The evidence offered by the state tended to show that, on June 26, the appellant drew and signed a note, payable ' to the order of the Scandinavian-American Bank of Tacoma, of which he was an officer, for the sum of $6,000. On the face of the note appears this: “Pending adjustment of salary account board of directors.” The note bore interest at the rate of six per cent per annum. This note, on the day following its date, or June 27, 1919, came into the hands of the note teller of the bank and was entered upon the books on that day. At the time the note was given, the defendant had an overdraft in the bank in the excess of $6,000. When it was given it operated to cancel the overdraft to the extent of $6,000. The appellant received no money on the note at the time it was given, or subsequently. A witness on behalf of the state who was a note holder of the bank, on cross examination, testified as follows:

“When this note was executed on June 27, 1919, Mr. Larson’s account with the Scandinavian-American Bank was overdrawn a little in excess of $6,000. Q. So that when that note for $6,000 was executed that overdraft was reduced to that extent upon it? A. Yes.”

*261The question is whether the defendant, by giving the note on June 27, was loaning money to himself as an officer of the bank without first having such loan authorized by resolution of the board of trustees, as the statute requires. Section 52 of ch. 80, p. 297, Laws of 1917 [Rem. Comp. Stat., § 3259], provides:

“No bank or trust company shall, nor shall any officer or employee thereof on behalf of such corporation, directly or indirectly, loan any sum of money to any director, officer or employee of such corporation, unless a resolution authorizing the same and approved by a majority of the directors, at a meeting at which no director, officer or employee to whom the loan is to be made shall be present, shall be entered in the corporate minutes. . . .”

By this statute, if the appellant, at the time he gave the note, loaned money to himself as an officer of the bank, directly or indirectly, he would come within the provisions of the statute. If, on the other hand, the loaning occurred when the overdraft was made, and the giving of the note was only the changing of the evidence of an indebtedness already existing and did not constitute a loaning, then the case should not have been submitted to the jury. The theory of the prosecution, as shown by the indictment, and also by the evidence which was offered in support thereof, was that the appellant was guilty under the statute of making the loan by giving of the note which was dated on June 26 and entered on the books of the bank on the following day. If the making of an overdraft by an officer of the bank is an offense under the section of the statute above quoted, the evidence fails to support the charge as laid in the indictment. As defined ■in 7 Corpus Juris, §445, p. 712, “A loan by a bank, like any other1 loan, is the furnishing of anything, usually money in the case of a bank, on condition that the thing loaned or its equivalent in kind shall be re*262turned. . . .” An overdraft arises when a customer of a bank draws therefrom more money than is standing to his credit in his account with the bank.
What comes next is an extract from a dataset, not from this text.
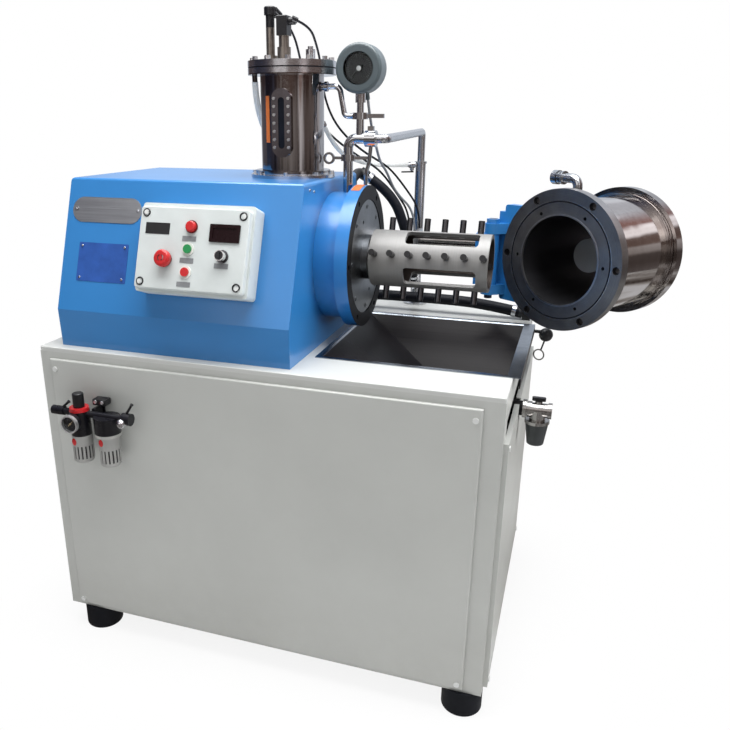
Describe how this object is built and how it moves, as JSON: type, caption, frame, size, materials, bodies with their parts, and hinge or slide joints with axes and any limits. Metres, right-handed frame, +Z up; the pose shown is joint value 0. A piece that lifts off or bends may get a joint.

When the overdraft is made, the customer becomes indebted to the bank to the extent thereof, and upon such debt interest will accrue at the lawful rate. Payne v. Freer, 91 N. Y. 43, 43 Am. St. 640. In the syllabus in the case of the United States v. Allis, 73 Fed. 165, it is said:

“Every overdraft, whether made by previous arrangement or not, whether secured or not, and whether drawing interest or not, is a loan, and is required by the law and the rules prescribed by the comptroller to be listed and reported as an overdraft.”
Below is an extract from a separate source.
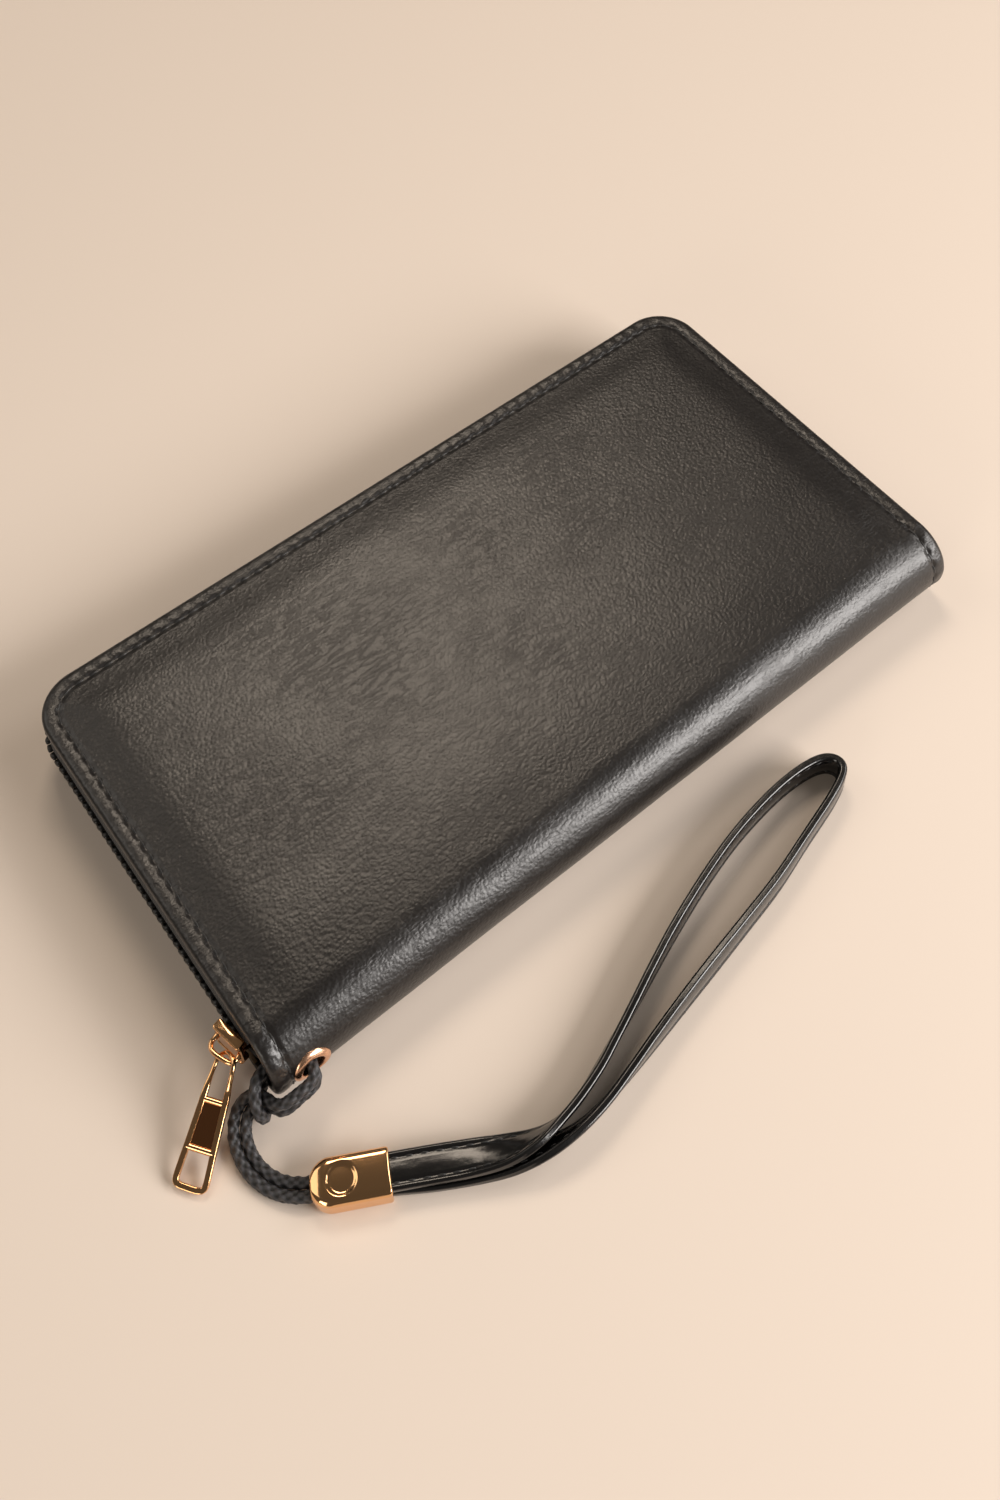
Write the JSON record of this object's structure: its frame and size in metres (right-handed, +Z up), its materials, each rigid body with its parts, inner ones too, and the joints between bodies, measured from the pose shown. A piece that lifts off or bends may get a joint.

In the body of the opinion in that case, appears the same statement in the instructions which were given upon the trial and which were subsequently approved by the holding in the case without discussion. It seems clear that the appellant cannot be liable, under the statute above quoted, both for making the overdraft and for giving the note subsequently, which did nothing more than extinguish the overdraft to the extent of the amount for which the note was drawn. If the making of an overdraft by an officer of the bank without first having been authorized so to do by a resolution of the board of trustees is not making a loan, either directly or indirectly as the statute states, then an officer may overdraw his account with the bank with which he is connected and be immune from prosecution under the statute. If this view were taken, then the appellant would not have been guilty under this law of making an overdraft on the bank of which he was an officer, had he refrained from making the note which extinguished the greater portion of the overdraft. It follows from this that the trial court was in error in submitting the case to the jury.

*263The judgment will be reversed, and the cause remanded with direction to dismiss the proceeding.

Parker, C. J., Holcomb, Bridges, and Hovey, JJ., concur.